Path: utzoo!utgpu!news-server.csri.toronto.edu!mailrus!cs.utexas.edu!samsung!rex!wuarchive!uunet!isc-br!hawk!wddami!wayned
From: wayned@wddami.spoami.com (Wayne Diener)
Newsgroups: comp.lang.c
Subject: Re:  Sorting Algorithm
Message-ID: <wayned.0936@wddami.spoami.com>
Date: 23 Aug 90 15:28:11 GMT
References: <wayned.0932@wddami.spoami.com> <3612@goanna.cs.rmit.oz.au>
Sender: uueagle@hawk.isc-br.com (Eagle Proj UUCP login)
Lines: 51

>In article <3612@goanna.cs.rmit.oz.au> ok@goanna.cs.rmit.oz.au (Richard A. O'Keefe) writes:
>In article <wayned.0932@wddami.spoami.com>,
>wayned@wddami.spoami.com (Wayne Diener) writes:

[ text deleted ]

>The C code presented is inordinately complicated, which makes it hard to
>see what is going on.  Basically, methods of inserting something into a
>sequence using binary search fall foul of one of two problems:
>	- if you use an array, you can *get* anywhere fast,
>	  but it takes O(N) time to move other stuff out of the
>	  way to *insert* anything
>	- if you use a linked list, you can *insert* fast,
>	  but it takes O(N) to *get* anywhere by following links.
>(There is a compromise position:  use a binary tree.  Binary trees make
>an excellent representation of sequences, and handle insertion well.
>That would yield a variant of TreeSort.)

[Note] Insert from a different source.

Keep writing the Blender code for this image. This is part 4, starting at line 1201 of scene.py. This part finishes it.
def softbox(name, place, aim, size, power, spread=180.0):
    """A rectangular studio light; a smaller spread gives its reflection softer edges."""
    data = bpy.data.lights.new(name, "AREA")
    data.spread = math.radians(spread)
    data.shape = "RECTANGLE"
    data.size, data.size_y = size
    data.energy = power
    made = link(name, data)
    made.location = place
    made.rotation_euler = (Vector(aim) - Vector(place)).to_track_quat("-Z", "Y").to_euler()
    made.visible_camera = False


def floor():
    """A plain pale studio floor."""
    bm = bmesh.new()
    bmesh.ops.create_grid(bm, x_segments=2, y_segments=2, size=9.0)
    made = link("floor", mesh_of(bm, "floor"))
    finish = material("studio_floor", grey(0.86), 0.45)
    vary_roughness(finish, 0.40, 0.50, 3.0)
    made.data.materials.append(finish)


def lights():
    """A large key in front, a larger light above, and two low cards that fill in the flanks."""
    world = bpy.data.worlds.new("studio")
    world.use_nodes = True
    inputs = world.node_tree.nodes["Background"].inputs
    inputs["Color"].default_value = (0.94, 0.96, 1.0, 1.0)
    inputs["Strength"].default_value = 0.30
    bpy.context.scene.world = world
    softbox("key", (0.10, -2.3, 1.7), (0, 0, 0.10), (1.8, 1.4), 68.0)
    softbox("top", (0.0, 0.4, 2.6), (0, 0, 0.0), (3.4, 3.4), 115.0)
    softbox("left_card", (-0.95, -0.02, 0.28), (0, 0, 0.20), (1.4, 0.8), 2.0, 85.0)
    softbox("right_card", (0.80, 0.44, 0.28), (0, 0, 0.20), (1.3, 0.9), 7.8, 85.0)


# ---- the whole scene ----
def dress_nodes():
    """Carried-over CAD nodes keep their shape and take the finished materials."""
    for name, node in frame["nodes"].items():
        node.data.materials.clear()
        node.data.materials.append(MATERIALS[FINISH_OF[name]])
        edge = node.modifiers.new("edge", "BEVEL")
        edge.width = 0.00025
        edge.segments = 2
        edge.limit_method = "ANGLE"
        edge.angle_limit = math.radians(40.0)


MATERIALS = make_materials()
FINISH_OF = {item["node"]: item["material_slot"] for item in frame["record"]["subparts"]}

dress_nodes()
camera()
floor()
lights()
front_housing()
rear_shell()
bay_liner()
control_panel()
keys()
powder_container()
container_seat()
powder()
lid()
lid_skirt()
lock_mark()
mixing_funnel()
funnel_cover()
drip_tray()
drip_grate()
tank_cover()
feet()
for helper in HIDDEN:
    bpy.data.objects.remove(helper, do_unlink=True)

Sorry if the code seems complicated.  As I mentioned, I was a _rank_ amateur
at the time.  (Hopefully, I've moved up to _full_ amateur status by now.)
I find the code easy to understand, but perhaps that's because I wrote it.

>
>Wayne Diener's version of the algorithm runs into the second problem.
>To be sure, it is doing O(NlgN) *comparisons*, but in order to get anywhere
>it has to follow pointers O(N**2) times.  The bottle-neck is the code
>
>	for (i = 0; i < middle; i++) {
>	    current = up ? current->prev_word : current->next_word;
>	    if (current == sortbound) { test = 1; break; }
>	}
>
>So it is an O(N**2) member of the family of insertion sorts.

A couple of points here:

1)  The _worst_ case number of pointer movements for each search is:
    N/2 + N/4 + N/8 + .... = N, and it has to do it N times, yielding
    O(N**2).  However, I believe you'll find that the average case
    will yield O(K * log base 2 (N)) (where K is probably about 1.4)
    number of pointer movements per element.

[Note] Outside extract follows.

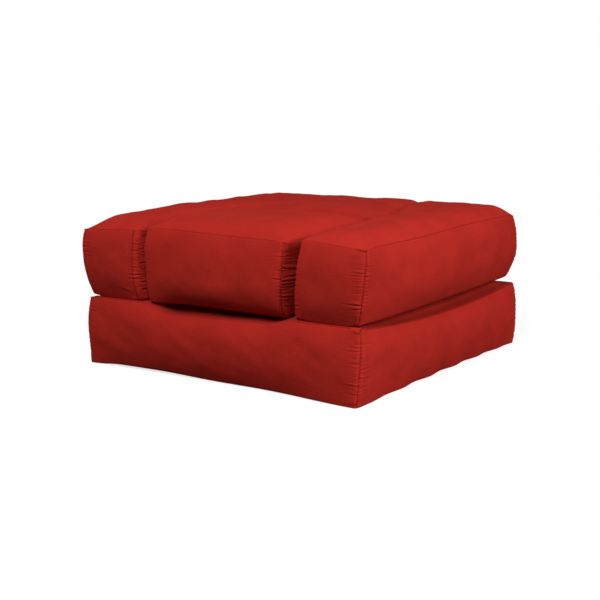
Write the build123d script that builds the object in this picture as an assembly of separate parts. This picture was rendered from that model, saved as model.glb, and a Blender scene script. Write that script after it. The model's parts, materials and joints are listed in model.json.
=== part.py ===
from build123d import *
import os

# A chair bed of three stuffed cushions: a full base, a horseshoe upper layer that is sewn to the
# base along the front of its two arms, and a centre cushion that fills the horseshoe's slot.
# The upper layer folds forward over the front edge and makes a bed of twice the depth.
# The centre cushion folds up and back onto the horseshoe's rear bar, and the front half of the
# base is then the seat of a low armchair.
# Millimetres; X across the arms, Y from front to back, Z up, origin under the middle.

# Sizes of the whole, from seam to seam
mattress_width = 930.0
mattress_depth = 948.0
arm_width = 204.0
seat_depth = 475.0

# Heights. The upper layer turns about the fold, so the two layers are equally high
fold_height = 216.0
base_low_seam = 8.0

# How far the crown of each top stands over its seams. The base's seams sink towards the rear
base_front_rise = 17.0
base_rear_rise = 32.0
upper_rise = 27.0
centre_rise = 30.0

# Gaps between the cushions, from seam to seam
side_gap = 26.0
hinge_gap = 24.0
layer_gap = 0.6

# How the stuffing shapes the covers
wall_swell = 10.0
seam_draw = 4.0
corner_radius = 14.0
base_crown_inset = 92.0
upper_crown_inset = 76.0
centre_crown_inset = 104.0
belly_inset = 45.0
hinge_shoulder = 14.0

# The curve from a seam to the flat of a crown or belly, as pairs of inset and rise
crown_shares = ((0.0, 0.0), (0.12, 0.38), (0.38, 0.76), (1.0, 1.0))
belly_shares = ((0.0, 0.0), (1.0, 1.0))

# The curves of a wall and of the foam behind it, as pairs of height and swell
wall_shares = ((0.0, 0.0), (0.26, 1.0), (0.74, 1.0), (1.0, 0.0))
foam_shares = ((0.0, 0.0), (0.5, 1.0), (1.0, 0.0))

# Cloth and fit
cover_thickness = 1.5
fill_clearance = 0.3
joint_clearance = 0.5
seat_clearance = 0.3

# Cloth hinges, each two flaps that meet at a stitched bead on the line that they turn about
hinge_cloth = 1.5
hinge_bead_radius = 1.5
centre_hinge_width = 230.0

# Where the centre hinge's flaps end on the shoulders that they are sewn to
flap_end_share = 0.8

# Places worked out from the sizes
half_width = mattress_width / 2
front_reach = wall_swell + joint_clearance + hinge_bead_radius
front = (front_reach - wall_swell - mattress_depth) / 2
rear = front + mattress_depth
slot_end = front + seat_depth
slot_half = half_width - arm_width
centre_half = slot_half - side_gap
centre_rear = slot_end - hinge_gap
base_top = fold_height - layer_gap / 2
upper_bottom = fold_height + layer_gap / 2
back_hinge_z = 2 * fold_height - hinge_bead_radius
upper_top = back_hinge_z - joint_clearance
back_hinge_y = slot_end - hinge_gap / 2
front_hinge_y = front - wall_swell - joint_clearance

# Seams as a pair of heights, at the front edge of the base and at its rear edge
base_low = (base_low_seam, base_low_seam)
base_high = (fold_height - base_front_rise, fold_height - base_rear_rise)
upper_low = (upper_bottom + cover_thickness, upper_bottom + cover_thickness)
upper_high = (2 * fold_height - upper_rise, 2 * fold_height - upper_rise)
centre_high = (2 * fold_height - centre_rise, 2 * fold_height - centre_rise)


def base_plan(inset, hinge_inset):
    """Corners of the base, counter-clockwise from the front left. No edge of it lies at the slot."""
    return [
        (-half_width + inset, front + inset),
        (half_width - inset, front + inset),
        (half_width - inset, rear - inset),
        (-half_width + inset, rear - inset),
    ]


def upper_plan(inset, hinge_inset):
    """Corners of the horseshoe, counter-clockwise from the front left of its left arm."""
    return [
        (-half_width + inset, front + inset),
        (-slot_half - inset, front + inset),
        (-slot_half - inset, slot_end + hinge_inset),
        (slot_half + inset, slot_end + hinge_inset),
        (slot_half + inset, front + inset),
        (half_width - inset, front + inset),
        (half_width - inset, rear - inset),
        (-half_width + inset, rear - inset),
    ]


def centre_plan(inset, hinge_inset):
    """Corners of the centre cushion, counter-clockwise from its front left."""
    return [
        (-centre_half + inset, front + inset),
        (centre_half - inset, front + inset),
        (centre_half - inset, centre_rear - hinge_inset),
        (-centre_half + inset, centre_rear - hinge_inset),
    ]


# The walls of each cushion in the order of its corners, each with how far the stuffing draws the
# middle of its seams in. Only the long free sides are drawn in
base_walls = [("front_wall", 0), ("right_wall", seam_draw), ("rear_wall", seam_draw), ("left_wall", seam_draw)]
upper_walls = [
    ("left_arm_front", 0),
    ("left_arm_inner_wall", 0),
    ("slot_end_wall", 0),
    ("right_arm_inner_wall", 0),
    ("right_arm_front", 0),
    ("right_wall", seam_draw),
    ("rear_wall", seam_draw),
    ("left_wall", seam_draw),
]
centre_walls = [("front_wall", 0), ("right_wall", 0), ("rear_wall", 0), ("left_wall", 0)]


def between(low, high, share):
    """The pair of heights at a share of the way from low to high."""
    return tuple(a + (b - a) * share for a, b in zip(low, high))


def lifted(x, y, heights):
    """The point above a place in plan, on the plane that a pair of heights gives."""
    at_front, at_rear = heights
    return Vector(x, y, at_front + (at_rear - at_front) * (y - front) / mattress_depth)


def corner_points(before, corner, after, radius):
    """Five points round a corner in plan: its start, a quarter, its middle, three quarters, its end."""
    arrive = (corner - before).normalized()
    leave = (after - corner).normalized()
    centre = corner + (leave - arrive) * radius
    outward = (arrive - leave).normalized()
    spokes = [-leave, outward - leave, outward, outward + arrive, arrive]
    return [centre + spoke.normalized() * radius for spoke in spokes]


def side_run(start, end, bow, heights):
    """One side of an outline: an arc that bows outwards by bow, or inwards where it is negative."""
    if bow == 0:
        return Edge.make_line(lifted(start.X, start.Y, heights), lifted(end.X, end.Y, heights))
    along = (end - start).normalized()
    middle = (start + end) * 0.5 + Vector(along.Y, -along.X, 0) * bow
    return arc_through((start, middle, end), heights)


def arc_through(points, heights):
    """The arc through three places in plan, lifted to a pair of heights."""
    return Edge.make_three_point_arc(*[lifted(point.X, point.Y, heights) for point in points])


def outline(corners, bows, heights):
    """A closed wire with a bow on each side and a round at each corner."""
    count = len(corners)
    plan = [Vector(x, y, 0) for x, y in corners]
    rounds = [corner_points(plan[i - 1], plan[i], plan[(i + 1) % count], corner_radius) for i in range(count)]
    edges = []
    for i in range(count):
        following = rounds[(i + 1) % count]
        edges.append(side_run(rounds[i][-1], following[0], bows[i], heights))
        edges.append(arc_through((following[0], following[2], following[4]), heights))
    return Wire(edges)


def wall_levels(low, high, shares, draws):
    """The heights at each level of the sides, how far they swell there, and the bow of each side."""
    levels = []
    for height_share, swell_share in shares:
        bows = [-draw * (1 - swell_share) for draw in draws]
        levels.append((between(low, high, height_share), wall_swell * swell_share, bows))
    return levels


def wall_panel(plan, side, low, high, draws):
    """One wall of a cover: a strip between two corner seams, swollen by the stuffing."""
    count = len(draws)
    sections = []
    for heights, swell, bows in wall_levels(low, high, wall_shares, draws):
        rims = []
        for inset in (-swell, cover_thickness - swell):
            points = [Vector(x, y, 0) for x, y in plan(inset, inset)]
            before, start, end, after = (points[(side + step) % count] for step in (-1, 0, 1, 2))
            opening = corner_points(before, start, end, corner_radius)
            closing = corner_points(start, end, after, corner_radius)
            rims.append((opening, closing))
        (out_open, out_close), (in_open, in_close) = rims
        out_edges = [
            arc_through(out_open[2:], heights),
            side_run(out_open[4], out_close[0], bows[side], heights),
            arc_through(out_close[:3], heights),
        ]
        in_edges = [
            arc_through(in_close[2::-1], heights),
            side_run(in_close[0], in_open[4], -bows[side], heights),
            arc_through(in_open[:1:-1], heights),
        ]
        far_end = side_run(out_close[2], in_close[2], 0, heights)
        near_end = side_run(in_open[2], out_open[2], 0, heights)
        sections.append(Wire([*out_edges, far_end, *in_edges, near_end]))
    return Solid.make_loft(sections, ruled=True)


def cap(plan, seam, plateau, inset, shares, draws, shrink):
    """The domed part beyond a seam, rising or sinking to a flat plateau, steep beside a hinge."""
    top = (plateau, plateau)
    bows = [-draw for draw in draws]
    sections = []
    for inset_share, rise_share in shares:
        corners = plan(shrink + inset * inset_share, shrink + hinge_shoulder * inset_share)
        sections.append(outline(corners, bows, between(seam, top, rise_share)))
    return Solid.make_loft(sections, ruled=True)


def foam_core(plan, low, high, shrink, straight):
    """The foam inside the walls, with straight sides."""
    sections = []
    for heights, swell, _ in wall_levels(low, high, foam_shares, straight):
        sections.append(outline(plan(shrink - swell, shrink - swell), straight, heights))
    return Solid.make_loft(sections, ruled=True)


def cushion(name, plan, walls, seams, plateaus, crown_inset, below_inset):
    """All the pieces of one cushion, by node name. Its underside is flat inside below_inset."""
    low, high = seams
    bottom, top = plateaus
    draws = [draw for _, draw in walls]
    straight = [0] * len(walls)
    lining = cover_thickness + fill_clearance
    shrink = lining + seam_draw
    parts = {}
    for side, (wall, _) in enumerate(walls):
        parts[f"{name}_{wall}"] = wall_panel(plan, side, low, high, draws)
    crown = (crown_inset, crown_shares, draws)
    belly = (below_inset, belly_shares)
    inside_crown = cap(plan, high, top - cover_thickness, *crown, cover_thickness)
    parts[f"{name}_top_panel"] = cap(plan, high, top, *crown, 0) - inside_crown
    wadding = cap(plan, high, top - lining, crown_inset, crown_shares, straight, shrink)
    parts[f"{name}_top_wadding"] = wadding
    bottom_panel = cap(plan, low, bottom, *belly, draws, 0)
    if below_inset:
        inside_belly = cap(plan, low, bottom + cover_thickness, *belly, draws, cover_thickness)
        bottom_panel = bottom_panel - inside_belly
        core = foam_core(plan, low, high, shrink, straight)
        core = core + cap(plan, low, bottom + lining, *belly, straight, shrink)
    else:
        raised = tuple(height + fill_clearance for height in low)
        core = foam_core(plan, raised, high, shrink, straight)
    parts[f"{name}_bottom_panel"] = bottom_panel
    parts[f"{name}_foam_core"] = core
    return parts


def flap(root, edge, start, x_low, x_high):
    """A strip of hinge cloth from start beyond its root to just short of the edge it is sewn to."""
    root_at = Vector(0, *root)
    edge_at = Vector(0, *edge)
    along = (edge_at - root_at).normalized()
    across = Vector(0, -along.Z, along.Y) * (hinge_cloth / 2)
    near = root_at + along * start
    far = edge_at - along * seat_clearance
    profile = Face(Wire.make_polygon([near + across, far + across, far - across, near - across]))
    strip = extrude(profile, amount=x_high - x_low, dir=(1, 0, 0))
    return Pos(x_low, 0, 0) * strip


def bead(axis_at, x_low, x_high):
    """The stitched bead along a hinge's line."""
    y, z = axis_at
    roll = Cylinder(hinge_bead_radius, x_high - x_low, rotation=(0, 90, 0))
    return Pos((x_low + x_high) / 2, y, z) * roll


def front_hinge(x_low, x_high):
    """The two flaps of a front hinge: the base's, with the bead, and the upper layer's."""
    axis_at = (front_hinge_y, fold_height)
    clear = hinge_bead_radius + joint_clearance
    base_flap = flap(axis_at, (front, base_high[0]), 0, x_low, x_high) + bead(axis_at, x_low, x_high)
    upper_flap = flap(axis_at, (front, upper_low[0]), clear, x_low, x_high)
    return base_flap, upper_flap


def centre_hinge():
    """The two flaps behind the centre cushion: the rear bar's, with the bead, and the cushion's."""
    reach = centre_hinge_width / 2
    clear = hinge_bead_radius + joint_clearance
    cloth_z = back_hinge_z - layer_gap / 2 - hinge_cloth / 2
    root = (back_hinge_y, cloth_z)
    onto_crown = hinge_shoulder * flap_end_share
    bar_flap = flap(root, (slot_end + onto_crown, cloth_z), 0, -reach, reach)
    bar_flap = bar_flap + bead((back_hinge_y, back_hinge_z), -reach, reach)
    centre_flap = flap(root, (centre_rear - onto_crown, cloth_z), clear, -reach, reach)
    return bar_flap, centre_flap


nodes = {}
base_levels = ((base_low, base_high), (0, base_top))
upper_levels = ((upper_low, upper_high), (upper_bottom, upper_top))
centre_levels = ((upper_low, centre_high), (upper_bottom, upper_top))
nodes |= cushion("base", base_plan, base_walls, *base_levels, base_crown_inset, belly_inset)
nodes |= cushion("upper", upper_plan, upper_walls, *upper_levels, upper_crown_inset, 0)
nodes |= cushion("centre", centre_plan, centre_walls, *centre_levels, centre_crown_inset, 0)

arm_inside = slot_half + corner_radius
arm_outside = half_width - corner_radius
left_flaps = front_hinge(-arm_outside, -arm_inside)
right_flaps = front_hinge(arm_inside, arm_outside)
nodes["left_hinge_base_flap"], nodes["left_hinge_upper_flap"] = left_flaps
nodes["right_hinge_base_flap"], nodes["right_hinge_upper_flap"] = right_flaps
nodes["centre_hinge_bar_flap"], nodes["centre_hinge_seat_flap"] = centre_hinge()

os.makedirs("parts", exist_ok=True)
for name, shape in nodes.items():
    export_step(shape, f"parts/{name}.step")
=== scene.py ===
import json
import math

import bpy
import numpy as np
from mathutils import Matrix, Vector


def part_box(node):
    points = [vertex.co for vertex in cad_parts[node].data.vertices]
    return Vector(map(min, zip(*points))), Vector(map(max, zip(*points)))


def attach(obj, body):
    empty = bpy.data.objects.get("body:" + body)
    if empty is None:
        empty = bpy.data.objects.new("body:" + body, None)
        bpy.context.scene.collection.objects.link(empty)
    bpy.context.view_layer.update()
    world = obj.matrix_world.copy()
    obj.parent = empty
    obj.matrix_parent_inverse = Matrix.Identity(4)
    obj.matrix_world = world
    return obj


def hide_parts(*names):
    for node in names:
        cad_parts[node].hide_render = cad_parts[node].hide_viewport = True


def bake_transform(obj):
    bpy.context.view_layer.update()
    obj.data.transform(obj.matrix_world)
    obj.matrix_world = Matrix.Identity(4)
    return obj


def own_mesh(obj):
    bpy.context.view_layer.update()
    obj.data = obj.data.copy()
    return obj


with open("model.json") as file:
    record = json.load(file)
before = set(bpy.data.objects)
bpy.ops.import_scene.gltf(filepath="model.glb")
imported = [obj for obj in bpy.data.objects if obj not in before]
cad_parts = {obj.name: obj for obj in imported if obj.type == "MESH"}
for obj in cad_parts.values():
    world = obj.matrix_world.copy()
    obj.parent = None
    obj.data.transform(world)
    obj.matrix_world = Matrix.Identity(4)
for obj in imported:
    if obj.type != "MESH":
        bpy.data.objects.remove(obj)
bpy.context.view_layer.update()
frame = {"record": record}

# Base cushion: the lower square of the chair bed, one foam block in a cotton cover that is sewn
# from a top, a bottom and four side strips. Its rim sags half way back and between the arms in front.
MM = 0.001
grid_step = 9 * MM
same_place = 1e-9
(left, front, _), (right, rear, _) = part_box("base_top_panel")
_, (half, centre_rear, _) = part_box("centre_top_panel")
slot = half + 26 * MM
arm_start = slot + 1 * MM
base_top = 215.4 * MM
bottom_roll = 45 * MM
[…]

2) Although it yields only a constant improvement (and doesn't change
   the Big O class), the time cost of a pointer movement is (as a 
   normal rule) _substantially_ less than the time cost of the comparison. 
   If the comparison is quite costly, then for reasonable numbers of N
   (say 10K to 50K max?) the efficiency of the sort would still be
   approximately O(N * Log(N)) _even IF the pointer movement is O(N**2)_.

 
--